The order was established in accordance with law. The marketing agreement was promulgated after evidence introduced at a public hearing in which all parties interested were given an opportunity to be heard in pursuance of § 608b and § 608c (3), Title 7 U.S.C., 7 U.S.C.A. §§ 608b, 608c (3). Handlers of more than fifty per cent of the value of milk covered by the order refused to sign the marketing agreement. In accordance with § 608c (9), the order was then made effective upon the determination of the Secretary, with the approval of the President, that the refusal of the handlers to sign the marketing agreement tended to prevent the effectuation of the policy of the Act; that the issuance of the order was the only practical means of advancing the interests of producers of milk in the marketing area, and that the order met with the approval of more than two-thirds of the producers. The findings of the Secretary to the effect that the appellant is a handler of milk as defined in the order are supported by the evidence and in accordance with law, and are therefore final under the statute, § 608c(15)(A).
Appellant urges vigorously that his failure to comply with certain terms of the order in no way directly affects interstate commerce. It is true that appellant pays the prices announced by the market administrator to the producers from whom he purchases milk. However, if appellant is properly subject to the Act, his nonpayment into the equalization fund tends to defeat the statutory purpose. The remedy for the hardship is legislative and not judicial.
The facts upon which appellant relies for his contention that his disobedience to the order in no way affects interstate commerce are not embodied, in this record. He states that the amount of milk he handles is one-third of one per cent in the area; but there is no evidence to this effect. He states that he handles 240 gallons per day against an average of 66,222 gallons per day for the area, none of which figures appear in the record. Employees of the Ewing-Von Allmen Dairy Company, the Oscar Ewing & Sons Dairy Company, and the Model Farms Dairy, testified that the Ewing-Von Allmen Dairy Company is the largest distributor in the area, and the next largest is the Oscar Ewing & Sons Dairy Company; that while these three companies secure a substantial amount of their milk from Indiana, some twenty per cent for the Ewing-Von Allmen Dairy Company, some thirty-one per cent for the Oscar Ewing & Sons Dairy Company, and some twelve per cent for the Model Farms Dairy, all of this milk is commingled with milk purchased in Kentucky, both retail and wholesale, and none of it is sold outside the state, with the exception of four or five per cent of that distributed by the Ewing-Von Allmen Dairy Company which is resold in Indiana. But there is nothing to indicate what percentage of the total volume of milk in the area is handled by these three companies, nor what percentage of the total amount is resold outside of Kentucky. The record does not present the complaint filed in the District Court, and, therefore, the admissions in the answer give no assistance as to the facts which are admitted.

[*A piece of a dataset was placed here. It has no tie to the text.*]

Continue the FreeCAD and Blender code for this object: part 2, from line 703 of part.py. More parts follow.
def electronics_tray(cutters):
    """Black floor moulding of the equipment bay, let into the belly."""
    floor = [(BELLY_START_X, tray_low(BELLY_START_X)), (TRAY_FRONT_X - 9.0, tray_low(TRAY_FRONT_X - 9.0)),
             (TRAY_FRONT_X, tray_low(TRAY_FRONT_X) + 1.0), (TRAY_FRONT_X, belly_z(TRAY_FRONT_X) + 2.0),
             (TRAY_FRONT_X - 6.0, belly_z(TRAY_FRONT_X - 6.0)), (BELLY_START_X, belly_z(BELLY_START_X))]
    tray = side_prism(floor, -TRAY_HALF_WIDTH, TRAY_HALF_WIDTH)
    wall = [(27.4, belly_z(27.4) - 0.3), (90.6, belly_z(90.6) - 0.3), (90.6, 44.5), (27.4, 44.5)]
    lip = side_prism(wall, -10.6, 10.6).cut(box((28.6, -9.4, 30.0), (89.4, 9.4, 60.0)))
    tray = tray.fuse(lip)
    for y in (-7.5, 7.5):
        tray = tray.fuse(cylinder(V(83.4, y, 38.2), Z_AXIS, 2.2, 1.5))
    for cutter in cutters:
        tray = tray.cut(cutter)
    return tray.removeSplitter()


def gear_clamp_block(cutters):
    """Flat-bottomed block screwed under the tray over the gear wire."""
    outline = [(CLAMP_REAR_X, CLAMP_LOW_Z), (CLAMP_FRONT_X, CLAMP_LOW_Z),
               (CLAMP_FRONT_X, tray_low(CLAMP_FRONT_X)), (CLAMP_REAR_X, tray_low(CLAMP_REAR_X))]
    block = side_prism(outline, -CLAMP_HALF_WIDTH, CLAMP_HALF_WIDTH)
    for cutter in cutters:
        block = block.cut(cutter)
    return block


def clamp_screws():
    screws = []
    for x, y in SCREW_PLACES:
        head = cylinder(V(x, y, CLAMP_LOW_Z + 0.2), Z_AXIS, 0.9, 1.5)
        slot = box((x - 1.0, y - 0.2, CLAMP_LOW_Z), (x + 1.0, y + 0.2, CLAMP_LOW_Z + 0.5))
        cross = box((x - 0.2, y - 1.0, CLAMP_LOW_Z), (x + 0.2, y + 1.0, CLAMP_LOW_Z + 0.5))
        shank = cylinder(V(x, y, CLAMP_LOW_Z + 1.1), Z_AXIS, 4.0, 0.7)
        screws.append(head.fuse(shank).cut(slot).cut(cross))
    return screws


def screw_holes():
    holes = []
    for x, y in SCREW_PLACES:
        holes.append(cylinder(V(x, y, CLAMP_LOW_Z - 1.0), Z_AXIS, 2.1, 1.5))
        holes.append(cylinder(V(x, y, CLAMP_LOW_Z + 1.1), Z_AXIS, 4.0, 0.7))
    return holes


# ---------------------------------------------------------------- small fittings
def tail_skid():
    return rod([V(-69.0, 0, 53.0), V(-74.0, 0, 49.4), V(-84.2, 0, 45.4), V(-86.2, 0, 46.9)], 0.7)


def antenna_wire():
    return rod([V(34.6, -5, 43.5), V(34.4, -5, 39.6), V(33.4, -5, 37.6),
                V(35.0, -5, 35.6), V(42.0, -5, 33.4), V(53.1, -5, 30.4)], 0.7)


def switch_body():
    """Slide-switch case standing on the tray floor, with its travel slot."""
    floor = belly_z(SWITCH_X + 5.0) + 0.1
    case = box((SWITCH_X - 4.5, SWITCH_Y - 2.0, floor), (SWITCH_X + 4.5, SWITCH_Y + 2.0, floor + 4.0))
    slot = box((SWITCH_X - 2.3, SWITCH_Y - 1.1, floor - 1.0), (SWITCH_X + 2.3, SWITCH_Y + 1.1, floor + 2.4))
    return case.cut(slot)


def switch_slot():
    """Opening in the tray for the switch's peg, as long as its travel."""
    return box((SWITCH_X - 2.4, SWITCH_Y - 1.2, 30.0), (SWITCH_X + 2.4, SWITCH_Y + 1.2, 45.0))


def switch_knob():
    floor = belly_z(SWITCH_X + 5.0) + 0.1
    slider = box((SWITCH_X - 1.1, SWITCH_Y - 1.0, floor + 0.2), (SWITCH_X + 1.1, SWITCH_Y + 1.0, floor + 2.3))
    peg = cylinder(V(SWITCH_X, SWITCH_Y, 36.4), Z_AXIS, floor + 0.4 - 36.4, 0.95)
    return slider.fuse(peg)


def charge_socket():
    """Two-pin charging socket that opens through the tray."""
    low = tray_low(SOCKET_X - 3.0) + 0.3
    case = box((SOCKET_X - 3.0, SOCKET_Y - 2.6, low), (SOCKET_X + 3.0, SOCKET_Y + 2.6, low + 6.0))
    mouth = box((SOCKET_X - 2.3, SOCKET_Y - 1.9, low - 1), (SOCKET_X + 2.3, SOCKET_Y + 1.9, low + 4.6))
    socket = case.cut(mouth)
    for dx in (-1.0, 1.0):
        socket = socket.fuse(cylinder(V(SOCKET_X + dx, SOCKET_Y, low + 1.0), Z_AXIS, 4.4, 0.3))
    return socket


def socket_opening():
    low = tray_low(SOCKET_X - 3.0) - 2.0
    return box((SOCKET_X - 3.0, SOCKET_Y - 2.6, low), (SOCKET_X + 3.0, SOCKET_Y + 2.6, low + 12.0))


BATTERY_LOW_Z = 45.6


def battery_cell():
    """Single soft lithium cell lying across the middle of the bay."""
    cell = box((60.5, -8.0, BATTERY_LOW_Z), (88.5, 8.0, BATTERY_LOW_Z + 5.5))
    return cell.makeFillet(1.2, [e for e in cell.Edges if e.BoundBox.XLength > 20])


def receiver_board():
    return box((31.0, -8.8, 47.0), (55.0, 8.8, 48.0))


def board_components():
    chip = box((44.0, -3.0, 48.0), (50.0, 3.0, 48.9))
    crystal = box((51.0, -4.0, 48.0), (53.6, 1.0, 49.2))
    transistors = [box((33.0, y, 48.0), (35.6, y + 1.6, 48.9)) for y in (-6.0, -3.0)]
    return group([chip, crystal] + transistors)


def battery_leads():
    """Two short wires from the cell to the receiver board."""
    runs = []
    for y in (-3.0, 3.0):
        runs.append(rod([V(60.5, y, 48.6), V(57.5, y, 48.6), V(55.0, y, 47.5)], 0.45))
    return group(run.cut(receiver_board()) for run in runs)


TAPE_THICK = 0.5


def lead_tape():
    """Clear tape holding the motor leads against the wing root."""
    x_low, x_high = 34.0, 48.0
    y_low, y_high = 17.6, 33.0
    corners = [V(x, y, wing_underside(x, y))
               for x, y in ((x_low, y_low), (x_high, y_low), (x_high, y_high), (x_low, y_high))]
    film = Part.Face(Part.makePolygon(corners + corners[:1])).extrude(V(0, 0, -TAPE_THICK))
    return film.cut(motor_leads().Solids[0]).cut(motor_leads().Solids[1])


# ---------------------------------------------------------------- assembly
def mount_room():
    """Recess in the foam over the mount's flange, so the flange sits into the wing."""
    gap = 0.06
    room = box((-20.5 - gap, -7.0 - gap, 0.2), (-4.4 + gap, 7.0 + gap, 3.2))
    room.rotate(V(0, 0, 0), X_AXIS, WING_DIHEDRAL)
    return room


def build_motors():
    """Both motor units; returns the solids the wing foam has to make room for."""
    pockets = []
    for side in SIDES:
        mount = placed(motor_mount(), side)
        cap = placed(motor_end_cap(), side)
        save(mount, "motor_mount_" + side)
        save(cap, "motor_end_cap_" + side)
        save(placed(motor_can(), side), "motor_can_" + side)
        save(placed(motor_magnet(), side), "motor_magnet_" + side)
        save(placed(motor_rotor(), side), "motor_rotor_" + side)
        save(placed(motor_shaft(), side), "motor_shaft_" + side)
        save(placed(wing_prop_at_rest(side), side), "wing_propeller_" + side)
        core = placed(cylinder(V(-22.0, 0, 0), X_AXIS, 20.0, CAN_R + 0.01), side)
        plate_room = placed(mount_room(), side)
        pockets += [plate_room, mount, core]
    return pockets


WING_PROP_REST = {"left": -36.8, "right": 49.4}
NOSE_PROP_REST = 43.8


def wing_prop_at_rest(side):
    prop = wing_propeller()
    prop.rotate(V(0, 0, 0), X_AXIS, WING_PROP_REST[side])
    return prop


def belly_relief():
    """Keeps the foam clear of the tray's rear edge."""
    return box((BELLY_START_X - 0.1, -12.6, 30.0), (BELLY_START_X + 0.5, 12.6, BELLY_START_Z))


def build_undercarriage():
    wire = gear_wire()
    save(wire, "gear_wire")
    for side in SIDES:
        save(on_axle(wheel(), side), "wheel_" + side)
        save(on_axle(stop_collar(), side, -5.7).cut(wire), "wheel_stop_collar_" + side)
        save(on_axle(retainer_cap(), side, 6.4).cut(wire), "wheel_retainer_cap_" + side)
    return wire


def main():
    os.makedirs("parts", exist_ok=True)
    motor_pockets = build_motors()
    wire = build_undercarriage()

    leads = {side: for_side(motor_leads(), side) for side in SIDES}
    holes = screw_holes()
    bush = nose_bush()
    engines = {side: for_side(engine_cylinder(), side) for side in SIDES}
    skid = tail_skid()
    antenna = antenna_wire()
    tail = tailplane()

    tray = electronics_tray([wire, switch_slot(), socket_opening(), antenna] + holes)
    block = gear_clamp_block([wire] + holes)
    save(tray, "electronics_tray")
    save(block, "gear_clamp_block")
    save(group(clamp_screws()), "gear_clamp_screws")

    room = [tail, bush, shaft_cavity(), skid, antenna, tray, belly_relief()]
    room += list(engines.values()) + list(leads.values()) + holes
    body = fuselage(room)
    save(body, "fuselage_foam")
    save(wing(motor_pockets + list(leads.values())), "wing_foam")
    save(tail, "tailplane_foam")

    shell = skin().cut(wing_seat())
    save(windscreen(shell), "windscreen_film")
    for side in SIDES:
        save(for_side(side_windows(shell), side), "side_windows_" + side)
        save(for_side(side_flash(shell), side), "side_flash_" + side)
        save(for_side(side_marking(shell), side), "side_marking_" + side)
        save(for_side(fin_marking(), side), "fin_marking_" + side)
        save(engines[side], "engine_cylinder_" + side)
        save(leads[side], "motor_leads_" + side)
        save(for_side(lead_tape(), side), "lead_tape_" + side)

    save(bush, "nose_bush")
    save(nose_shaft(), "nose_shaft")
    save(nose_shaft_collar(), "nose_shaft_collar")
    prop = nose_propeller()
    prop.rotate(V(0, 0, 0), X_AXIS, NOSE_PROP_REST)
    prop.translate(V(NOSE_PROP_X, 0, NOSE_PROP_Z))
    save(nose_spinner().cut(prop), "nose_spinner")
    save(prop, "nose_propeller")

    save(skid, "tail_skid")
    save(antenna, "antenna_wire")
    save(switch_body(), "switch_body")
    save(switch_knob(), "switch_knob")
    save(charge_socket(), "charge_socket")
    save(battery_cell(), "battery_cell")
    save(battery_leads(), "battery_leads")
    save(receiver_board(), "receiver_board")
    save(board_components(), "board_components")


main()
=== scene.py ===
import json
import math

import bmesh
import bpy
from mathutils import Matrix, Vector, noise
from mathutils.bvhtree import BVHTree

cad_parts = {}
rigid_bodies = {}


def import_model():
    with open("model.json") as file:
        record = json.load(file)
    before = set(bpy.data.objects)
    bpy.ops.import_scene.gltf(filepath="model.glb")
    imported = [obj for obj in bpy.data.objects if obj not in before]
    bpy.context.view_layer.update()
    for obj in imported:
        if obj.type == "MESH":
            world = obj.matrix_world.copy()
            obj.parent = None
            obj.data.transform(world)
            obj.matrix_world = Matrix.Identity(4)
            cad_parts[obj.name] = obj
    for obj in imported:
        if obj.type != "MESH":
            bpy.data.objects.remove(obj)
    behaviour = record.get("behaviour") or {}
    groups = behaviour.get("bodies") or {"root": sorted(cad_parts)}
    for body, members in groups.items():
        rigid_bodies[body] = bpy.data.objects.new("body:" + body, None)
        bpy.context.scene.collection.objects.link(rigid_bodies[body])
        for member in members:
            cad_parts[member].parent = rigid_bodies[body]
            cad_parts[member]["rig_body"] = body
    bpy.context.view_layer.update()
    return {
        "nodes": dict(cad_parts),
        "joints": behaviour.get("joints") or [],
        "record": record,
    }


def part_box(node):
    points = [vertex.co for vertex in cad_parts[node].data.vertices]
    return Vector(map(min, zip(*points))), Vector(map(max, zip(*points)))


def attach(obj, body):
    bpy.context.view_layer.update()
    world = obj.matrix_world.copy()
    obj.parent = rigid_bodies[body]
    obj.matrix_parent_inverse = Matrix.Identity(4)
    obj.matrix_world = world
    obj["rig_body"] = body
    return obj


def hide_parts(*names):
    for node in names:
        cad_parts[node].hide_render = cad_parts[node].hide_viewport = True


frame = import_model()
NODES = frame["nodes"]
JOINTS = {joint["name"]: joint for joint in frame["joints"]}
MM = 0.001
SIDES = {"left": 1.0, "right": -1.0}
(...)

Under this meager showing, this court plainly is not justified in setting aside the finding of fact of the District Court that the appellant distributes milk in the marketing area in competition with all other handlers of milk in the area, and *410that a substantial portion of the total quantity of milk handled in the marketing area is produced outside of Kentucky and is handled in interstate commerce or in the current thereof.
The judgment is affirmed.
“Sec. 946.8. Payment for milk, (a) Time and method of payment. On or before the 15th day after the end of each delivery period, each handler shall pay to each producer, for milk received during the delivery period, an amount of money representing not less than the total value of such producer’s milk at the uniform price per hundredweight, computed pursuant to Sec. 946.7 (b), subject to the butterfat differential set forth in paragraph (f) of this section. Any handler may make payments to producers in addition to the minimum payments required by this paragraph: Provided, That such additional payments are made to all producers supplying such handler with milk of the same quality and grade.

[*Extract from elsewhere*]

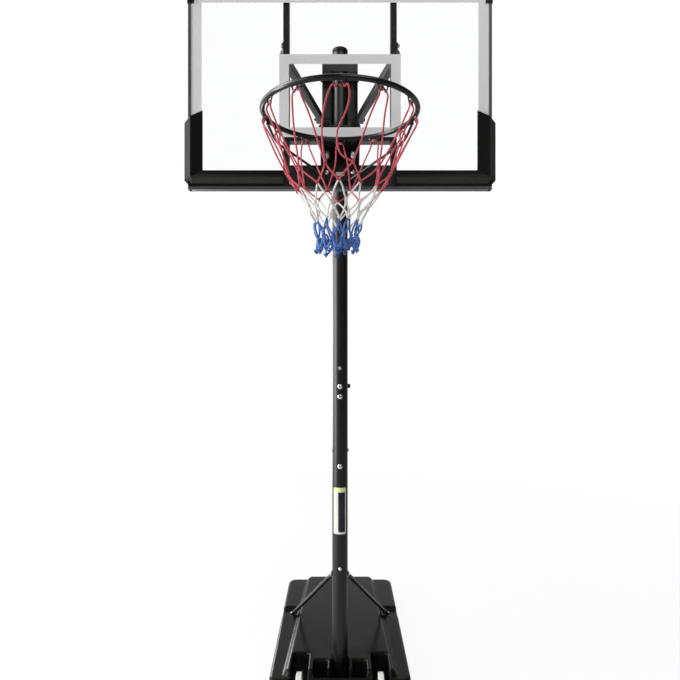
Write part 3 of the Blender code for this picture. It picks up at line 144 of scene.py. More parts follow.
def noise(tree, where, scale, detail, roughness=0.5):
    """Smooth noise."""
    return add(tree, "TexNoise", {"Vector": where, "Scale": scale, "Detail": detail,
                                  "Roughness": roughness}).outputs[0]


def masked(tree, first, second, amount):
    """Two masks and an amount, multiplied and held between 0 and 1."""
    return maths(tree, "MULTIPLY", maths(tree, "MULTIPLY", first, second), amount, clamp=True)


def start_effect(name, takes):
    """A node group that takes named numbers, with them and the place on the surface."""
    effect = bpy.data.node_groups.new(name, "ShaderNodeTree")
    for label, usual in takes.items():
        socket = effect.interface.new_socket(label, in_out="INPUT",
                                             socket_type="NodeSocketFloat")
        socket.default_value = usual
    taken = effect.nodes.new("NodeGroupInput").outputs
    return effect, taken, add(effect, "TexCoord").outputs["Object"]


def end_effect(effect, **results):
    """Give the results of a node group their names."""
    for label, socket in results.items():
        kind = "Vector" if socket.type == "VECTOR" else "Float"
        effect.interface.new_socket(label, in_out="OUTPUT", socket_type="NodeSocket" + kind)
    out = effect.nodes.new("NodeGroupOutput")
    for label, socket in results.items():
        effect.links.new(socket, out.inputs[label])
    print("effect:", effect.name)
    return effect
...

“(b) Producer-settlement fund. The market administrator shall establish and maintain a separate fund known as the ‘producer-settlement fund’ into which he shall deposit all payments made by handlers pursuant to paragraphs (c) and (e) of this section, and out of which he shall make all payments to handlers pursuant to paragraphs (d) and (e) of this section.
“(c) Payments to the producer-settlement fund. On or before the 15th day after the end of each delivery period, each handler shall pay to the market administrator the amount by which the total value of the milk received by him from producers during the delivery period is greater than the amount of the minimum payments required to be made by such handler pursuant to paragraph (a) of this section.
“(d) Payments out of the producer-settlement fund. On or before the 20th day after the end of each delivery period, the market administrator shall pay to each handler for payment to producers the amount, if any, by which the total value of the milk received from producers by such handler is less than the amount of the minimum payments required to be made by such handler pursuant to paragraph (a) of this section. If at such time the balance in the producer-settlement fund is insufficient to make all payments pursuant to this paragraph, the market administrator shall reduce uniformly such payments and shall complete such payments as soon as the necessary funds are available. No handler who, on the 20th day after the end of each delivery period, has not .received the balance of payment due him from the market administrator shall be deemed to be in violation of paragraph (a) of this section if he reduces his payments to producers by not more than the amount of the reduction in payment from the producer-settlement fund.”